If you’re interested in this opportunity, contact your local military recruiting office. They will put you in touch with the band liaison who will set up an audition for you.
Determined to teach?
However, if you know that you really want to teach high school band or elementary music classes, great. Go for it!
There are many weekends and evenings required with band jobs, including music competitions and concerts.
If you’re a terrific pianist, would you be happy running a private piano lesson studio in addition to playing for choir practice on Wednesday evenings and for Sunday services, while picking up accompanying jobs here and there, and maybe tuning pianos?
Being a professional musician not so appealing?
If you’re starting to realize that this isn’t the life you want, but you still want to be part of the collegiate music scene, you can have the best of both worlds!
Select a major that is much more easily marketable–accounting, engineering, premed–and become part of the large ensembles–wind ensemble, orchestra or choir. You could even take lessons, too.
Yes, your schedule may be tight, but even if you end up going another semester or taking classes during the summers, it could very well be worth it. The college music experience is fantastic. There’s nothing like it and it won’t come around again. Grab it while you can and enjoy it.
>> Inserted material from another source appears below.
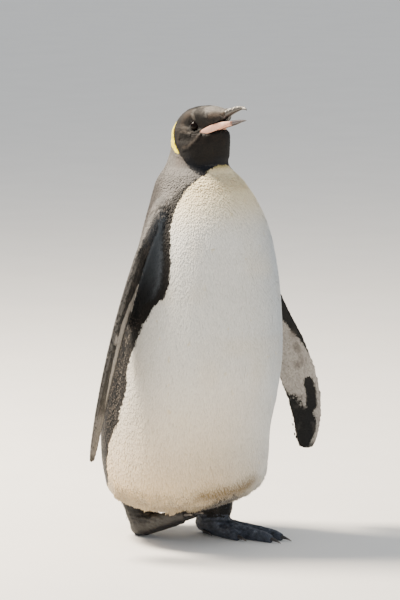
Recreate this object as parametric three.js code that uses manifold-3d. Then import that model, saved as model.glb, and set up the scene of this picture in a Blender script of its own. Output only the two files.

Then when you’ve graduated, you can go out and get a good-paying job and savor the memories of that great university marching band or orchestra.
The problem for music majors is that the pretend “professional” musician scene comes to a screeching halt upon graduation. Then what? Continue going to school? Get a master’s degree just so you can keep playing in the band? Many people do that, but it’s still only a temporary situation.
Sadly, many music majors end up teaching not for the love of it, but because there are no other jobs that utilize their education. Or, they are under employed in clerical or retail type jobs.
So think long and hard about being a music major. Go into it with your eyes wide open and with a solid plan for what you will do four years later.